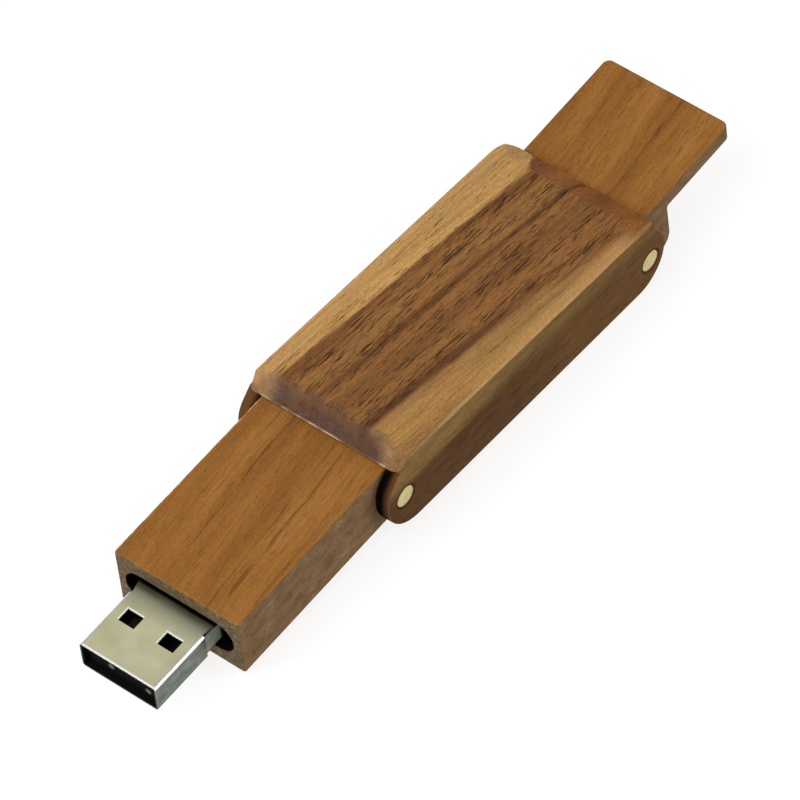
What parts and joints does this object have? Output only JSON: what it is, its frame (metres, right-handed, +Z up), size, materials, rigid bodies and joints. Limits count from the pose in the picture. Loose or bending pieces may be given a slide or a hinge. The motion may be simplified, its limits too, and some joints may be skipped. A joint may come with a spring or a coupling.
{
  "type": "usb flash drive",
  "caption": "Folding wooden USB flash drive: a bevelled channel cover pinned to a swinging stick with the plug at one end and a swinging cap at the other.",
  "frame": {"origin": "centre of the footprint, on the surface the opened drive stands on", "axes": "+X along the drive from the plug towards the cap, +Z up, +Y completes the right-handed frame"},
  "size_m": [0.1122, 0.024, 0.0155],
  "materials": {
    "cover_wood": "oiled walnut with paler sapwood along both edges",
    "stick_wood": "oiled",
    "cap_wood": "oiled",
    "pin_brass": "satin, sawn flush",
    "plug_steel": "bright plated",
    "insulator_plastic": "moulded",
    "frame_plastic": "moulded",
    "contact_metal": "gold plated",
    "board_laminate": "solder mask",
    "chip_plastic": "moulded",
    "crystal_can": "satin",
    "capacitor_ceramic": "ceramic",
    "resistor_black": "satin",
    "solder": "bright",
    "glue": "cured, slightly yellow"
  },
  "bodies": {
    "cover": {"cover": "cover_wood", "front_hinge_pin": "pin_brass", "rear_hinge_pin": "pin_brass"},
    "stick": {"stick_block": "stick_wood", "usb_shell": "plug_steel", "usb_insulator": "insulator_plastic", "module_frame": "frame_plastic", "vbus_contact": "contact_metal", "data_minus_contact": "contact_metal", "data_plus_contact": "contact_metal", "ground_contact": "contact_metal", "circuit_board": "board_laminate", "controller_chip": "chip_plastic", "flash_chip": "chip_plastic", "crystal": "crystal_can", "supply_capacitor": "capacitor_ceramic", "core_capacitor": "capacitor_ceramic", "io_capacitor": "capacitor_ceramic", "data_minus_resistor": "resistor_black", "data_plus_resistor": "resistor_black", "left_shell_solder": "solder", "right_shell_solder": "solder", "left_glue_dab": "glue", "right_glue_dab": "glue"},
    "cap": {"cap": "cap_wood"}
  },
  "joints": [
    {"name": "stick_hinge", "type": "hinge", "parent": "cover", "child": "stick", "pos_m": [-0.01457, 0, 0.00727], "axis": [0, -1, 0], "range_deg": [-6.2, 173.8]},
    {"name": "cap_hinge", "type": "hinge", "parent": "cover", "child": "cap", "pos_m": [0.03597, 0, 0.00495], "axis": [0, 1, 0], "range_deg": [0, 188.4]}
  ]
}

########################################

REQUIRED WORK
Write out the full listing exactly as given.

WRITTEN SOLUTION
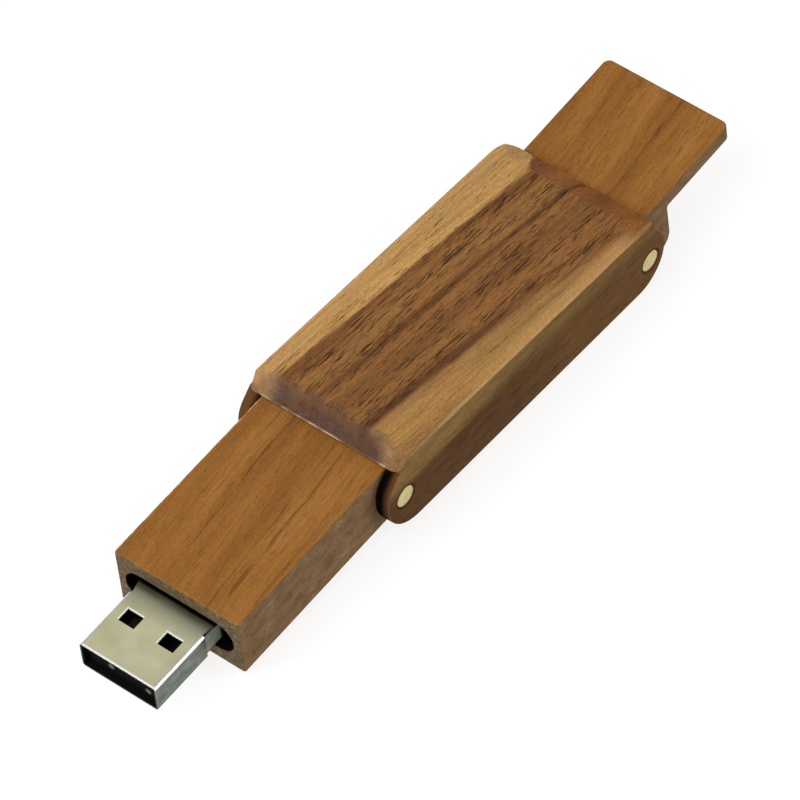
What parts and joints does this object have? Output only JSON: what it is, its frame (metres, right-handed, +Z up), size, materials, rigid bodies and joints. Limits count from the pose in the picture. Loose or bending pieces may be given a slide or a hinge. The motion may be simplified, its limits too, and some joints may be skipped. A joint may come with a spring or a coupling.
{
  "type": "usb flash drive",
  "caption": "Folding wooden USB flash drive: a bevelled channel cover pinned to a swinging stick with the plug at one end and a swinging cap at the other.",
  "frame": {"origin": "centre of the footprint, on the surface the opened drive stands on", "axes": "+X along the drive from the plug towards the cap, +Z up, +Y completes the right-handed frame"},
  "size_m": [0.1122, 0.024, 0.0155],
  "materials": {
    "cover_wood": "oiled walnut with paler sapwood along both edges",
    "stick_wood": "oiled",
    "cap_wood": "oiled",
    "pin_brass": "satin, sawn flush",
    "plug_steel": "bright plated",
    "insulator_plastic": "moulded",
    "frame_plastic": "moulded",
    "contact_metal": "gold plated",
    "board_laminate": "solder mask",
    "chip_plastic": "moulded",
    "crystal_can": "satin",
    "capacitor_ceramic": "ceramic",
    "resistor_black": "satin",
    "solder": "bright",
    "glue": "cured, slightly yellow"
  },
  "bodies": {
    "cover": {"cover": "cover_wood", "front_hinge_pin": "pin_brass", "rear_hinge_pin": "pin_brass"},
    "stick": {"stick_block": "stick_wood", "usb_shell": "plug_steel", "usb_insulator": "insulator_plastic", "module_frame": "frame_plastic", "vbus_contact": "contact_metal", "data_minus_contact": "contact_metal", "data_plus_contact": "contact_metal", "ground_contact": "contact_metal", "circuit_board": "board_laminate", "controller_chip": "chip_plastic", "flash_chip": "chip_plastic", "crystal": "crystal_can", "supply_capacitor": "capacitor_ceramic", "core_capacitor": "capacitor_ceramic", "io_capacitor": "capacitor_ceramic", "data_minus_resistor": "resistor_black", "data_plus_resistor": "resistor_black", "left_shell_solder": "solder", "right_shell_solder": "solder", "left_glue_dab": "glue", "right_glue_dab": "glue"},
    "cap": {"cap": "cap_wood"}
  },
  "joints": [
    {"name": "stick_hinge", "type": "hinge", "parent": "cover", "child": "stick", "pos_m": [-0.01457, 0, 0.00727], "axis": [0, -1, 0], "range_deg": [-6.2, 173.8]},
    {"name": "cap_hinge", "type": "hinge", "parent": "cover", "child": "cap", "pos_m": [0.03597, 0, 0.00495], "axis": [0, 1, 0], "range_deg": [0, 188.4]}
  ]
}